Silica Fume for Cement Replacement and its Influence on Strength and Permeability of Steam-Cured High-Strength Concrete

Abstract

This paper describes how steam curing at atmospheric pressure is an important technique for obtaining high early strength values in precast concrete production. This paper explores the potential benefits of steam curing in concrete products made with different cements types and with supplementary cementitious materials. All concretes mixtures had the same workability and were produced with two cements both with and without silica fume replacement (10% by mass): high-early-strength portland cement and blast-furnace slag portland cement.

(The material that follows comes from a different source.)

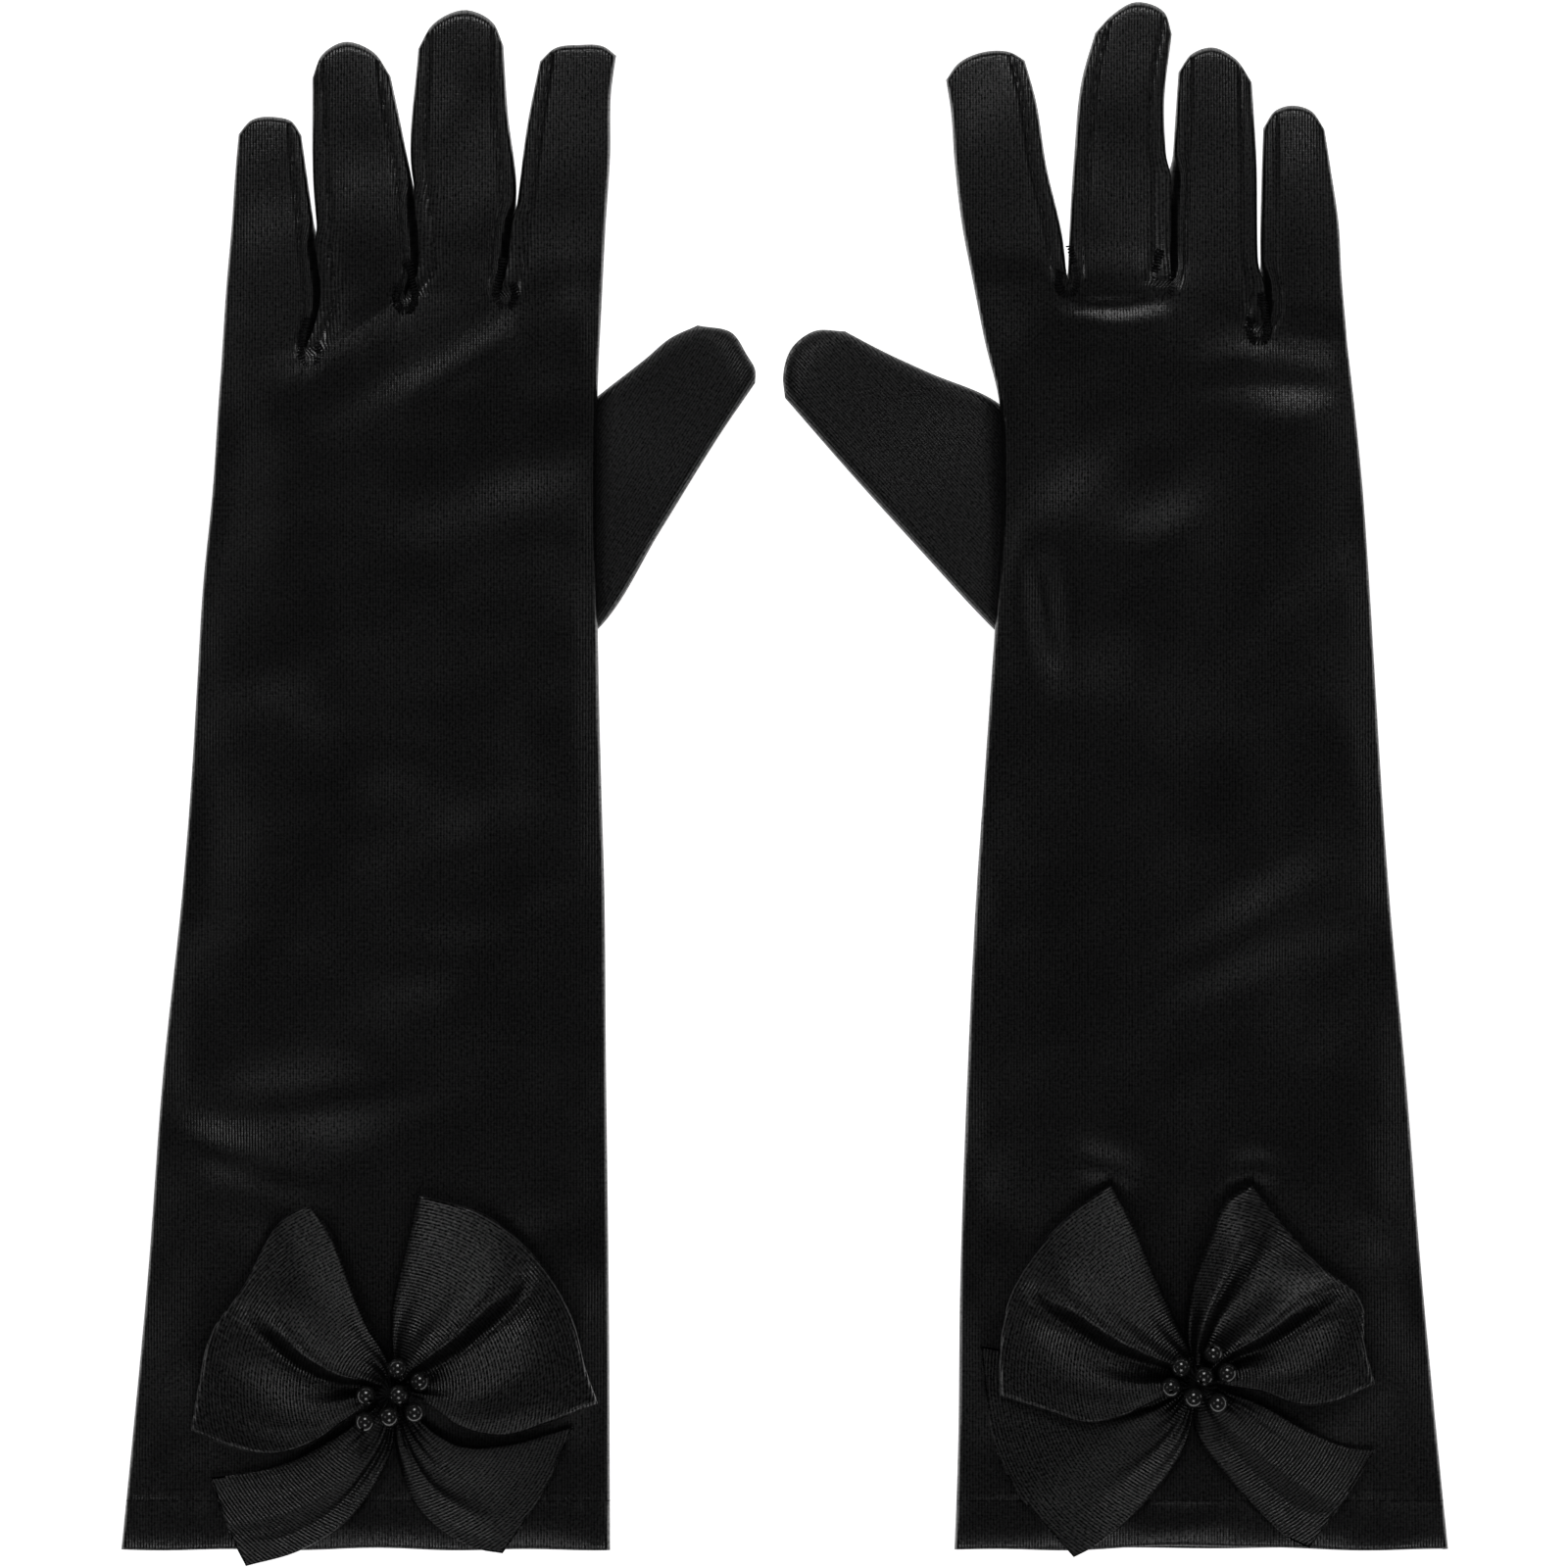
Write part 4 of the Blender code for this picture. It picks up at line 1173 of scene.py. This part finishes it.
def studio():
    """A white room with four soft lights, seen from straight above."""
    scene = bpy.context.scene
    scene.view_settings.view_transform = "Standard"
    scene.view_settings.look = "None"
    world = bpy.data.worlds.new("studio")
    scene.world = world
    world.use_nodes = True
    background = world.node_tree.nodes["Background"].inputs
    background["Color"].default_value = (1, 1, 1, 1)
    background["Strength"].default_value = 0.02
    for name, x, y, power in SOFTBOXES:
        softbox(name, x, y, power)

    corners = [(x * FLOOR_HALF, y * FLOOR_HALF, FLOOR_Z) for x, y in ((-1, -1), (1, -1), (1, 1), (-1, 1))]
    backdrop("floor", corners, [(0, 1, 2, 3)], glowing("floor", 0.9, 0.9))

    # A white wall all round keeps every view on white.
    ring = [2 * math.pi * k / WALL_SIDES for k in range(WALL_SIDES)]
    points = [(WALL_RADIUS * math.cos(a), WALL_RADIUS * math.sin(a), z) for z in WALL_LEVELS for a in ring]
    faces = []
    for level in range(len(WALL_LEVELS) - 1):
        low, high = level * WALL_SIDES, (level + 1) * WALL_SIDES
        for k in range(WALL_SIDES):
            following = (k + 1) % WALL_SIDES
            faces.append((low + k, low + following, high + following, high + k))
    wall = backdrop("wall", points, faces, glowing("wall", 0.0, 0.5))
    wall.visible_glossy = False
    wall.visible_diffuse = False
    wall.visible_shadow = False

    camera_data = bpy.data.cameras.new("camera")
    camera_data.sensor_width = SENSOR
    camera_data.lens = SENSOR * CAMERA_HEIGHT / VIEW_WIDTH
    camera_data.clip_start = 0.1
    camera = add_object("camera", camera_data)
    camera.location = (0.0001, -0.0002, CAMERA_HEIGHT)
    scene.camera = camera


for startup in list(bpy.data.objects):
    bpy.data.objects.remove(startup)
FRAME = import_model()
studio()
# Each look is a material and the record's slot that it belongs to.
LOOKS = {
    "satin": (satin("glove_satin", (0.0028, 0.0028, 0.003), 0.31, 0.6, 0.02, 0.03, 0.9, 0.5), "satin"),
    "thumb": (satin("thumb_satin", (0.003, 0.003, 0.0033), 0.47, 0.55, 0.03, 0.04, 1.0, 0.36), "satin"),
    "bow": (satin("bow_satin", (0.003, 0.003, 0.0032), 0.32, 0.66, 0.05, 0.03, 1.45, 0.46), "bow_satin"),
    "thread": (plain("thread", (0.005, 0.005, 0.0055), 0.7, specular=0.14, grain=0.05), "thread"),
    "bead": (plain("bead_gloss", (0.012, 0.012, 0.012), 0.20, coat=0.5), "bead"),
}
for side_name, outline in (("left", LEFT), ("right", RIGHT)):
    Glove(side_name, outline, LOOKS, FRAME["joints"]).build()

For each mixture, specimens were subjected to three curing conditions. Immersion curing until the age of 7 days, curing in air and steam curing at temperatures of 60°C and 80°C maximum temperature over 4 h. Concretes were prepared and tested for initial surface absorption and air permeability. Compressive strength was also determined. The concretes were tested at different ages: 1, 3, 7, 28, 90, and 180 days. The results showed that the concretes with silica fume presented a lower air permeability and capillary absorption, mainly in later ages, when compared with concretes without silica fume for all curing procedures and both portland cements used. The inclusion of silica fume improved performance of concrete produced with blast-furnace slag portland cement at temperature of 80°C. High-early-strength portland cement had a good performance with silica fume replacement. The curing method adopted had significant effects on the near-surface properties of concrete incorporating silica fume.